Stored entries:
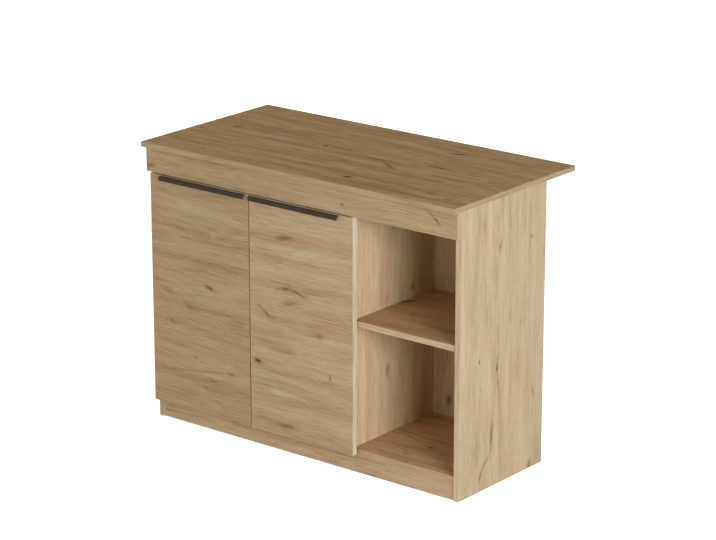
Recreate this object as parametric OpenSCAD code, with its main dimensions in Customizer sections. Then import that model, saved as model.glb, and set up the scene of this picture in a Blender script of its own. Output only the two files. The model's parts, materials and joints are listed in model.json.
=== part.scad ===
// Kitchen bar cabinet: a deep worktop on a panel carcass, with a two-door cupboard and an open shelf bay.
// Millimetres. The origin is on the floor under the middle of the worktop. +Z is up, +Y runs to the back.

/* [Worktop] */
// Length of the worktop
worktop_w = 1200; // [1000:10:1500]
// Depth of the worktop, front edge to bar edge
worktop_d = 600; // [540:10:750]
// Thickness of the worktop
worktop_t = 16; // [16:1:38]
// Height of the worktop's upper face above the floor
total_h = 900; // [820:5:960]

/* [Carcass] */
// Thickness of every carcass board
board_t = 18; // [16:1:19]
// Worktop end to the left side panel
left_inset = 22; // [10:1:60]
// Worktop end to the right side panel
right_inset = 2; // [0:1:40]
// Worktop front edge to the front edges of the side panels
front_setback = 36; // [30:1:60]
// Depth of the side panels, front edge to back edge
carcass_d = 420; // [360:10:480]
// How far the shelf, bottom and plinth stand behind the side panels' front edges
front_recess = 4; // [2:1:12]
// How far the back panel stands inside the side panels' back edges
back_recess = 4; // [0:1:20]
// Height of the underside of the bottom panel
plinth_h = 59; // [50:1:100]
// Clear width of the open bay
bay_w = 376; // [300:1:420]
// Height of the bay shelf's upper face
bay_shelf_z = 479; // [380:1:560]
// Height of the cupboard shelf's upper face
cupboard_shelf_z = 440; // [300:1:520]
// How far the cupboard shelf stands behind the front edges
cupboard_shelf_setback = 30; // [20:1:80]
// Gap at each end of the cupboard shelf
shelf_end_gap = 1; // [0.5:0.5:2]
// Depth of the flat rails under the worktop
rail_d = 80; // [60:5:100]

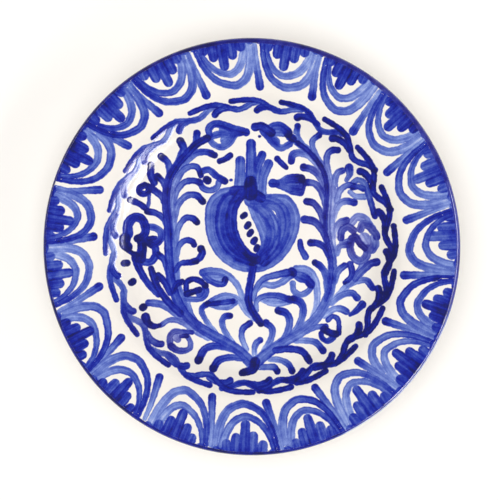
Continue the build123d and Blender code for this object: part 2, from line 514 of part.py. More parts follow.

» **Task details**
From the listing above, copy every line that includes the word "Blender".

» **Right answer**
Recreate this object as parametric OpenSCAD code, with its main dimensions in Customizer sections. Then import that model, saved as model.glb, and set up the scene of this picture in a Blender script of its own. Output only the two files. The model's parts, materials and joints are listed in model.json.
Continue the build123d and Blender code for this object: part 2, from line 514 of part.py. More parts follow.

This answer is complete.